GIVEN PROBLEM:
Below you will find a set of lines. Repeat them all exactly.

━━━

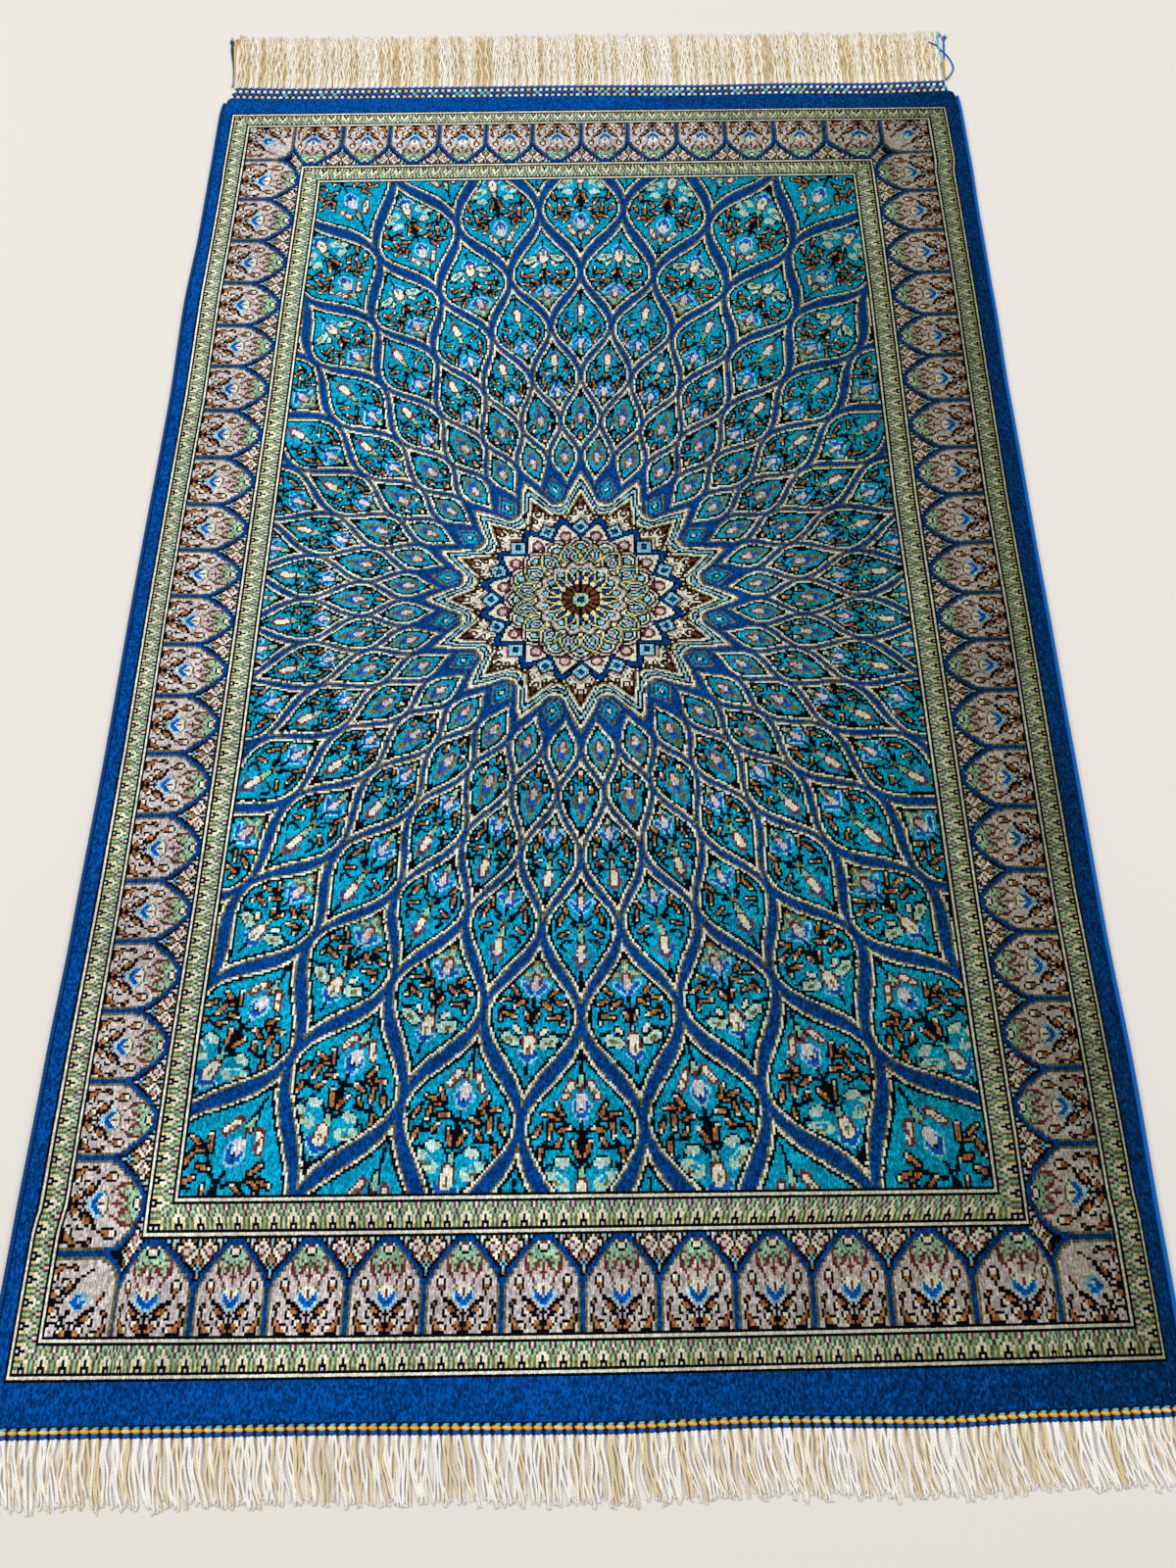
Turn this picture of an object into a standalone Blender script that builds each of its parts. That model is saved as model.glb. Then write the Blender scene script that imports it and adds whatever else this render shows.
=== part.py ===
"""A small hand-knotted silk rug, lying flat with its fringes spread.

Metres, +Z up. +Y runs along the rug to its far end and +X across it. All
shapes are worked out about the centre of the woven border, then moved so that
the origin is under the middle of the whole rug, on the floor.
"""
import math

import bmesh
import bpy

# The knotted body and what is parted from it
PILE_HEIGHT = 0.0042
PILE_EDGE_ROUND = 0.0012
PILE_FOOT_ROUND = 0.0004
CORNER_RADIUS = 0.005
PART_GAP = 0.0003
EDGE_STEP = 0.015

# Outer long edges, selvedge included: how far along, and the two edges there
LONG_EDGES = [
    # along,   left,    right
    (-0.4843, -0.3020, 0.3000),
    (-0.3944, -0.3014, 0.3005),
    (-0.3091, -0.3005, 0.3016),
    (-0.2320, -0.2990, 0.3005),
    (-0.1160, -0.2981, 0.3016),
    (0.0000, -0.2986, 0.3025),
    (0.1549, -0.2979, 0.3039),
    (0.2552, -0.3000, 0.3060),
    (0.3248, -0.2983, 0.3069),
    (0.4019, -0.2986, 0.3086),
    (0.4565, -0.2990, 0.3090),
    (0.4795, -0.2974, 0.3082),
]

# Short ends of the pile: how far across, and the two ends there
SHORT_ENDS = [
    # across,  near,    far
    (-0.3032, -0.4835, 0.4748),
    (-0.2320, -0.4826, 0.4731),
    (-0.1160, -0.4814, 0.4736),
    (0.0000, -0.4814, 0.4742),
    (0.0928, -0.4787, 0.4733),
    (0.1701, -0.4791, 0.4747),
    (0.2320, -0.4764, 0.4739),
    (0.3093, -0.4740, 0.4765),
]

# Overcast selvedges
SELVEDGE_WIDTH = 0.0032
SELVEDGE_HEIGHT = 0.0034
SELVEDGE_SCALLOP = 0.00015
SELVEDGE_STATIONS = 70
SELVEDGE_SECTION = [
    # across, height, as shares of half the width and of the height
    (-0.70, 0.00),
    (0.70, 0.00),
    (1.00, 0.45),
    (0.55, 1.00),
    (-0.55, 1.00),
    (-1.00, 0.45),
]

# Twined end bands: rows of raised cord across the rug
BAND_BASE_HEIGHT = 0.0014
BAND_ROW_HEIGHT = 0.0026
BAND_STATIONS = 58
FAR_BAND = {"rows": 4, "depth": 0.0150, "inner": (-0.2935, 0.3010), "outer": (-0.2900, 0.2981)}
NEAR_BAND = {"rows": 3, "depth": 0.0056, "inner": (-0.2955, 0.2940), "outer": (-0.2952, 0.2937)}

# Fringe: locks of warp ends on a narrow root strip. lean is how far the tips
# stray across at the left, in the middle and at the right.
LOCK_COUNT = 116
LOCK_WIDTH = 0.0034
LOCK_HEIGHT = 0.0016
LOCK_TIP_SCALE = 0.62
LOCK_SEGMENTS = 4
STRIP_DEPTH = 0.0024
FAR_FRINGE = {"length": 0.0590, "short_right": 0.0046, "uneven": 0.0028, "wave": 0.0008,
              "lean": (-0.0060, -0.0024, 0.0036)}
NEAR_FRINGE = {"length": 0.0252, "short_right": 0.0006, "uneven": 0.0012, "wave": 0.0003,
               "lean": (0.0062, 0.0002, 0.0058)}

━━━

OUTPUT FOR THIS EXERCISE:
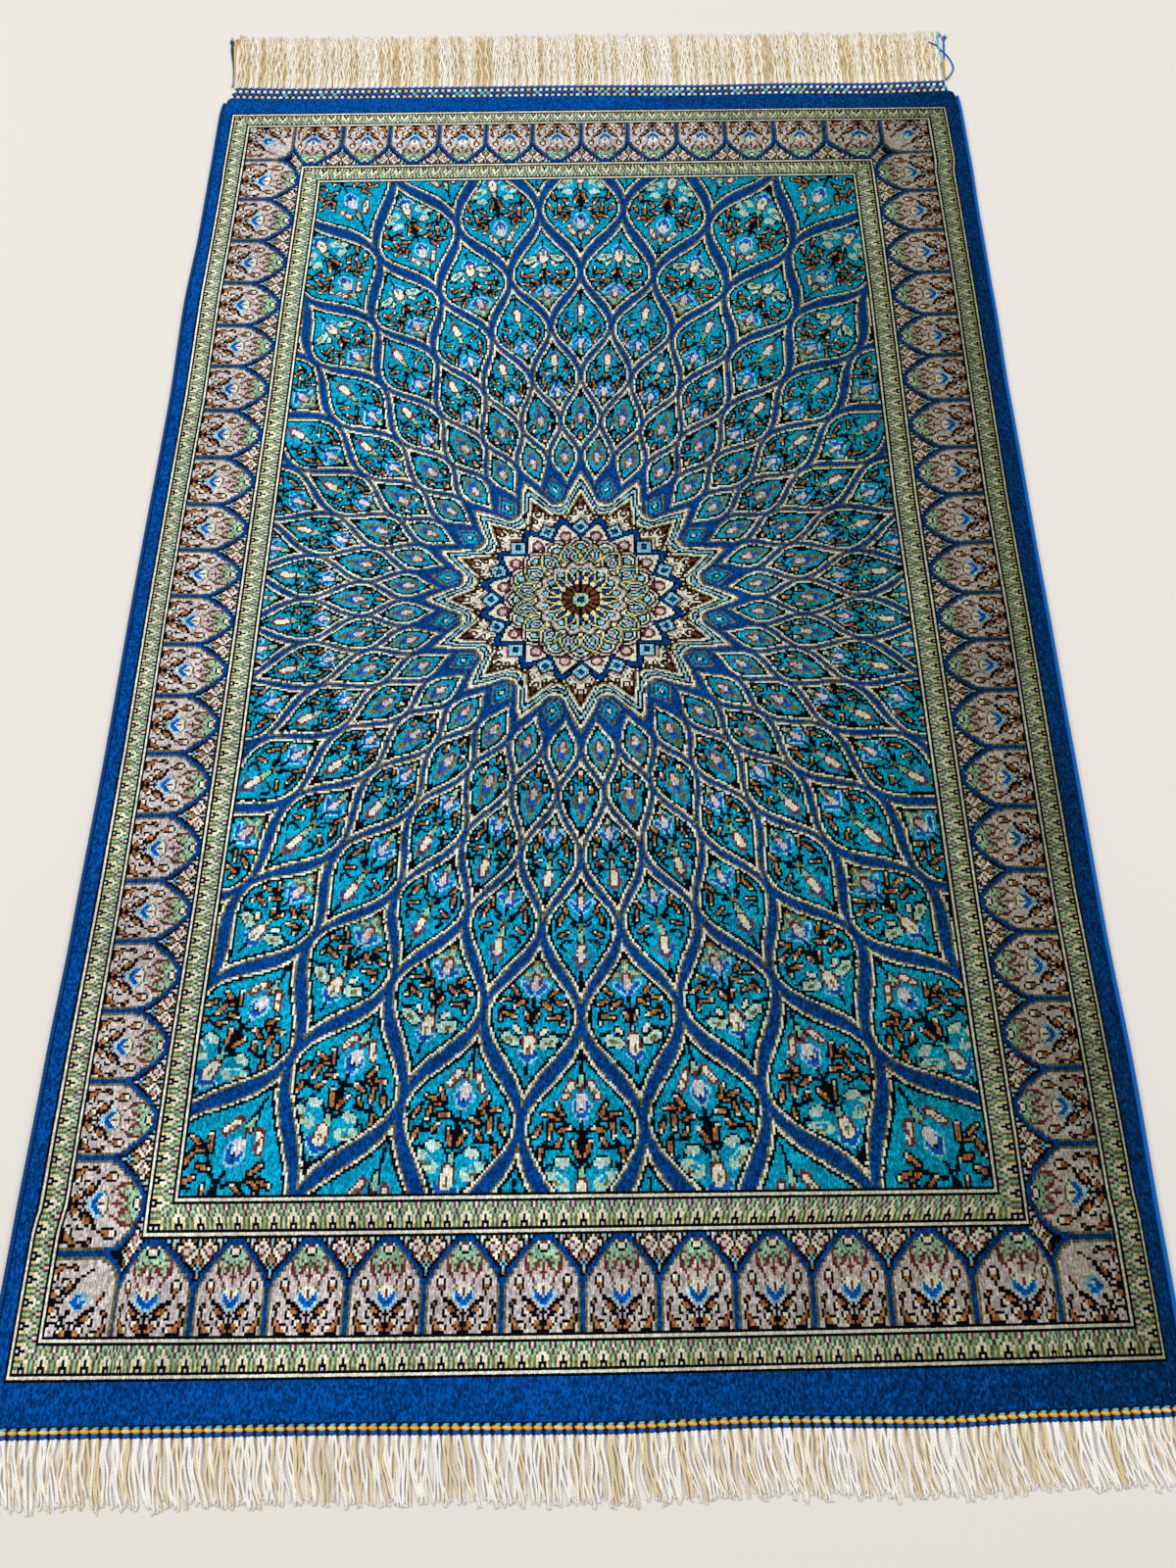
Turn this picture of an object into a standalone Blender script that builds each of its parts. That model is saved as model.glb. Then write the Blender scene script that imports it and adds whatever else this render shows.
=== part.py ===
"""A small hand-knotted silk rug, lying flat with its fringes spread.

Metres, +Z up. +Y runs along the rug to its far end and +X across it. All
shapes are worked out about the centre of the woven border, then moved so that
the origin is under the middle of the whole rug, on the floor.
"""
import math

import bmesh
import bpy

# The knotted body and what is parted from it
PILE_HEIGHT = 0.0042
PILE_EDGE_ROUND = 0.0012
PILE_FOOT_ROUND = 0.0004
CORNER_RADIUS = 0.005
PART_GAP = 0.0003
EDGE_STEP = 0.015

# Outer long edges, selvedge included: how far along, and the two edges there
LONG_EDGES = [
    # along,   left,    right
    (-0.4843, -0.3020, 0.3000),
    (-0.3944, -0.3014, 0.3005),
    (-0.3091, -0.3005, 0.3016),
    (-0.2320, -0.2990, 0.3005),
    (-0.1160, -0.2981, 0.3016),
    (0.0000, -0.2986, 0.3025),
    (0.1549, -0.2979, 0.3039),
    (0.2552, -0.3000, 0.3060),
    (0.3248, -0.2983, 0.3069),
    (0.4019, -0.2986, 0.3086),
    (0.4565, -0.2990, 0.3090),
    (0.4795, -0.2974, 0.3082),
]

# Short ends of the pile: how far across, and the two ends there
SHORT_ENDS = [
    # across,  near,    far
    (-0.3032, -0.4835, 0.4748),
    (-0.2320, -0.4826, 0.4731),
    (-0.1160, -0.4814, 0.4736),
    (0.0000, -0.4814, 0.4742),
    (0.0928, -0.4787, 0.4733),
    (0.1701, -0.4791, 0.4747),
    (0.2320, -0.4764, 0.4739),
    (0.3093, -0.4740, 0.4765),
]

# Overcast selvedges
SELVEDGE_WIDTH = 0.0032
SELVEDGE_HEIGHT = 0.0034
SELVEDGE_SCALLOP = 0.00015
SELVEDGE_STATIONS = 70
SELVEDGE_SECTION = [
    # across, height, as shares of half the width and of the height
    (-0.70, 0.00),
    (0.70, 0.00),
    (1.00, 0.45),
    (0.55, 1.00),
    (-0.55, 1.00),
    (-1.00, 0.45),
]

# Twined end bands: rows of raised cord across the rug
BAND_BASE_HEIGHT = 0.0014
BAND_ROW_HEIGHT = 0.0026
BAND_STATIONS = 58
FAR_BAND = {"rows": 4, "depth": 0.0150, "inner": (-0.2935, 0.3010), "outer": (-0.2900, 0.2981)}
NEAR_BAND = {"rows": 3, "depth": 0.0056, "inner": (-0.2955, 0.2940), "outer": (-0.2952, 0.2937)}

# Fringe: locks of warp ends on a narrow root strip. lean is how far the tips
# stray across at the left, in the middle and at the right.
LOCK_COUNT = 116
LOCK_WIDTH = 0.0034
LOCK_HEIGHT = 0.0016
LOCK_TIP_SCALE = 0.62
LOCK_SEGMENTS = 4
STRIP_DEPTH = 0.0024
FAR_FRINGE = {"length": 0.0590, "short_right": 0.0046, "uneven": 0.0028, "wave": 0.0008,
              "lean": (-0.0060, -0.0024, 0.0036)}
NEAR_FRINGE = {"length": 0.0252, "short_right": 0.0006, "uneven": 0.0012, "wave": 0.0003,
               "lean": (0.0062, 0.0002, 0.0058)}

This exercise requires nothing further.